World Bank and IMF officials have calculated that Ethiopia needs an additional $700 million of debt relief to become sustainable. This recommendation is being blocked by the US and German World Bank/IMF shareholders. At the same time the US is applying intense international pressure to ensure that Iraq, whose future export revenues are projected to be 35 times those of Ethiopia, benefits from debt relief.
Under the Heavily Indebted Poor Country (HIPC) Initiative, the US and Germany are party to formal agreements to cancel the debts of the poorest, most indebted nations. In the event of external shocks these creditors have agreed to 'top up' debt relief so that debtor nations can be restored to sustainable levels of indebtedness.
Ann Pettifor, director of Jubilee Research at nef said today: "In Cologne in June 1999, Germany's own Chancellor led the creation of the 'Enhanced' HIPC Initiative. At that Summit, the US and other G8 leaders promised their electorates - led by Jubilee 2000 supporters - that countries like Ethiopia would benefit from debt relief.

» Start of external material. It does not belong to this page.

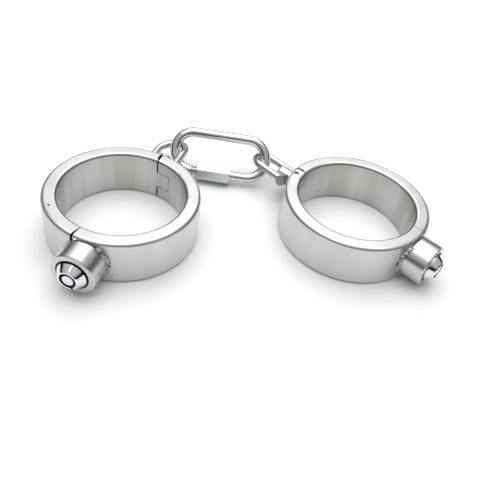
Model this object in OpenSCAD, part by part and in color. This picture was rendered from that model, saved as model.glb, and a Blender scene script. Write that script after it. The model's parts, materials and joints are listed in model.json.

"Today Western creditors are playing fast and loose with that commitment, and with their own international rules and obligations. By bending over backwards to cancel Iraq's debt, and at the same time wilfully flouting their own commitments to Ethiopia, creditors are breaking promises to their electorates, as well as undermining progress in heavily indebted countries.
"We call on the US and Germany to honour commitments made to Ethiopia - and immediately grant her the relief calculated as essential by officials in the World Bank and IMF."